Senators and governors from the Southern bloc have
initiated moves to stop the National Grazing Bill which the Executive arm of
government plans to send to the National Assembly.
The bill, according to the Minister of Agriculture,
Chief Audu Ogbeh, is designed to check the incessant clashes between Fulani
herdsmen and farmers by creating special grazing reserves for the herdsmen in
various parts of the country.
But Southern States’ governors and senators, who
expressed their opposition to the bill, have vowed to shut it down whenever
President Muhammadu Buhari presents it to the National Assembly for passage.
The move of the Southern political leaders came as
the Senate on Tuesday declared that no such proposed law had been forwarded to
the National Assembly by the Executive for consideration.

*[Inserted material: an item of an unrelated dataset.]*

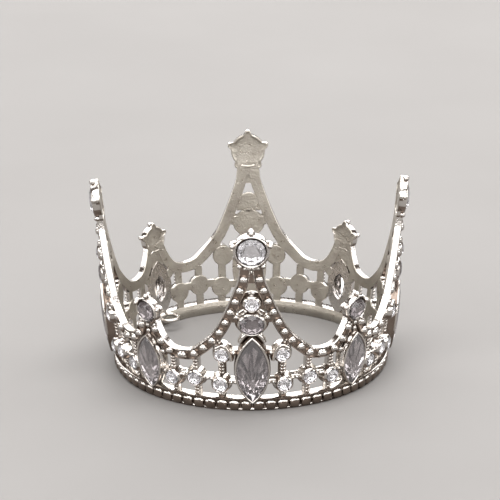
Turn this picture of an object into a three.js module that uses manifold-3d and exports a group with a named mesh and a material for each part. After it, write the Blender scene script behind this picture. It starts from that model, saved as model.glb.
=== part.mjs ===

The proposed law, which has a huge financial
implication on the Federal Government, has already split the senators along
ethnic lines.
Some Senators, who spoke on the bill, said they
would only support it if it provides for stiffer sanctions for herdsmen who
use their cattle to destroy farm crops of poor farmers across the country.

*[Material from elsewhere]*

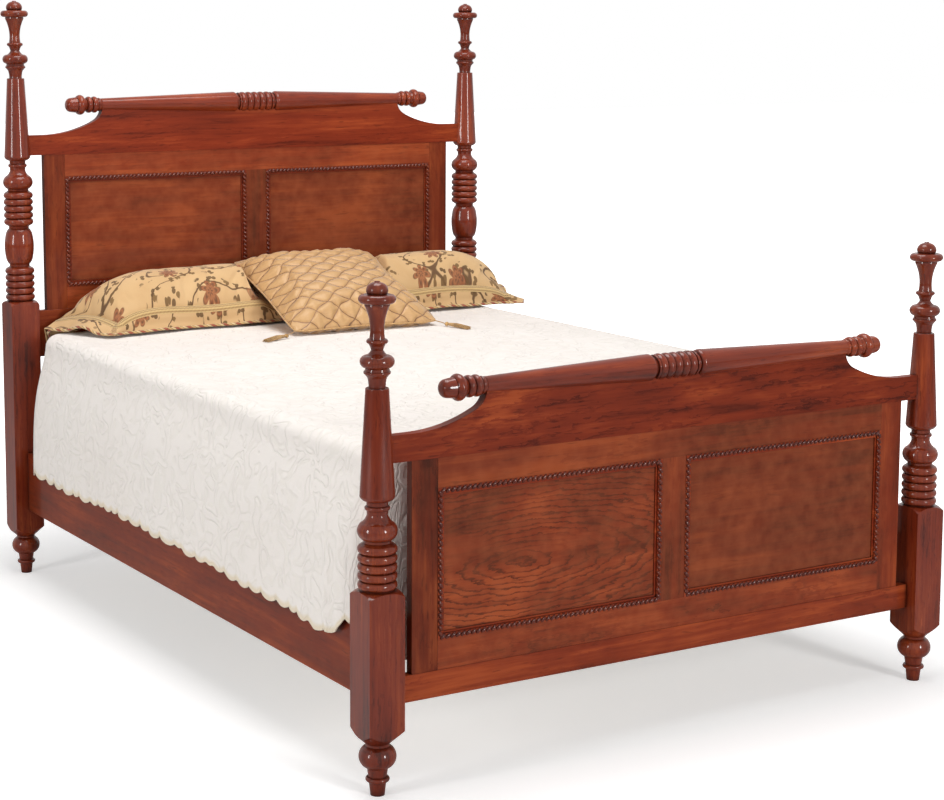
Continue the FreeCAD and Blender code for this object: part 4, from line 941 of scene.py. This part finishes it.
def pillowPiece(name, countX, countY, pointsAt):
    # pointsAt gives the upper and the lower sheet's point, each with its place on the cloth
    sheets = ([], [])
    for j in range(countY + 1):
        for i in range(countX + 1):
            upper, lower = pointsAt(i / countX, j / countY)
            sheets[0].append(upper)
            if 0 < i < countX and 0 < j < countY:
                sheets[1].append(lower)
    points, flat = zip(*(sheets[0] + sheets[1]))
    faces, loop = pillowFaces(countX, countY)
    return meshPiece(name, points, faces, flat), loop, flat


def seamPoints(piece, loop):
    return [piece.data.vertices[number].co.copy() for number in loop]


# pillow shams

shams = {
    "left": {"frontX": (-0.583, 0.030), "backX": (-0.688, 0.036), "frontY": (0.850, 0.850),
             "backY": (1.050, 1.060), "outer": -1, "backDrop": 0.046,
             "frontCorner": 27.0, "backCorner": 56.0,
             "endDroop": [(0.85, 34), (0.885, 20), (0.925, -14), (0.955, -4), (0.99, 34),
                          (1.02, 24), (1.045, 20)]},
    "right": {"frontX": (0.190, 0.812), "backX": (0.190, 0.838), "frontY": (0.850, 0.846),
              "backY": (1.060, 1.032), "outer": 1, "backDrop": 0.008,
              "frontCorner": 8.0, "backCorner": 40.0,
              "endDroop": [(0.84, 14), (0.88, 34), (0.93, 44), (0.97, 28), (1.03, 30)]},
}
shamShape = {
    "countX": 96, "countY": 40, "seam": 0.8235, "cornerDrop": 0.034, "backLift": 0.008,
    "seamWave": 0.0025, "crown": 0.101, "under": 0.078, "floor": 0.7553, "drawnIn": 0.007,
    "clothDepth": 0.33, "pressure": 2.2, "slack": 0.028, "bending": 0.4, "frames": 16,
    "cap": 0.009,
    "border": 0.064, "borderRows": 9, "borderThick": 0.0022, "borderCloth": 0.4,
    "frontDroop": 73.0, "frontDroopWave": 6.0, "innerDroop": 60.0, "backDroop": 86.0,
    "cornerShare": 3, "bendStart": 0.35, "pointed": 0.32, "boardAt": 1.069, "bedEnd": 1.015,
    "onBed": 0.7578, "behindBed": 0.69, "rowLift": 0.0006, "borderClear": 0.003,
    "braidWidth": 0.020, "braidLift": 0.0026, "braidThick": 0.0012, "braidBack": 0.005,
    "braidUp": 0.0045, "braidClear": 0.0015, "braidRow": 3,
    "cordRadius": 0.0046, "cordTwist": 0.0135, "cordStep": 0.0026, "cordSides": 12,
    "cordLobed": 0.22,
}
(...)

The opposing lawmakers declared that it would be
wrong to use the national budget to fund cattle rearing, which is a major
private business in the North.
The Senators asserted that they would demand for the
financial compendium of the proposed Grazing Bill ahead of its presentation.
A senator from the South East zone, who did not want
his name in print, said that the only thing anybody in the South would support
in the bill would be punishment for herdsmen who destroy peoples’ farm crops.
He lamented the damage the herdsmen and their cows
had done in the South East zone by destroying farm crops without any check by
security agents.
Indeed, there was a mini-drama on the floor of the
Senate on Tuesday when Senator Enyinnaya Abaribe (PDP, Abia) drew the
attention of his colleagues to speculations in the social media over claims by
the Presidency that its “Bill on the Establishment of a National Grazing
Commission” had passed the second reading on the floor of the Senate.
Abaribe, who raised a Point of Order under Order 43,
said he had been inundated with over 1,000 calls from his constituents and the
public on the present Senate passing the said bill.
He recalled that the bill on grazing reserves was
presented during the 7th Senate by Senator Zaynab Kure (Niger), who is no
longer in the Upper House, but the bill was rejected.
The third term Senator noted that his reason for
raising the Point of Order was to seek explanation on when the bill was
discussed on the floor of the Senate to the extent of it scaling first and
second readings.
He said: “This personal explanation has to do with
a series of calls on the issues. I have gotten more than 1,000 calls over the
weekend and this has to do with something I consider is not before the Senate;
a phantom thing that is not before the Senate.
“It is about something called the Grazing Reserves
Commission and everybody is calling me and people are sending me text messages
to the extent that when I explained to some of my constituents that there is no
such thing before the Senate, they now turned around to say ‘the only reason
why you are saying so is that you never go to the Senate plenaries; you must be
an absentee member.’
“And when I asked where the information was coming
from, they said it was from the social media”.
Responding, the Senate President, Dr Bukola Saraki,
who apparently didn’t want to go into another round of controversy with the
Presidency, simply said he had noted Abaribe’s complaint, whilst vacating his
seat at about 11.45am to attend his Code of Conduct Tribunal (CCT) trial.
Meanwhile, the Chairman, Committee on Rules and
Business, Senator Babajide Omoworare, has denied any receipt of the National
Grazing Bill by the Senate.
Senator Omoworare said: “Several distinguished
Senators have been inundated with the request by members of the public
concerning the pendency of a National Grazing Bill in the Senate.
“This is to clarify that no such bill has been
presented by the Executive arm of government and none has so far been filed by
any Senator of the Federal Republic of Nigeria in the 8th Senate,” he said.
“For the avoidance of doubt, a `National Grazing
Reserve Establishment and Development
Commission Bill” (SB. 60) was presented
by Senator Zaynab Kure (Niger Central) during the 7th Senate (2011 – 2015)
which has now expired by the operations of law on the 6th June, 2015 in
furtherance of Section 64(1) of the 1999 Constitution of the Federal Republic
of Nigeria (as amended),” the lawmaker maintained.
Ogbe was reported to have confirmed the Federal
Government’s plan to import grass for feeding cattle as a first step to the
presentation of a National Grazing Bill to the National Assembly.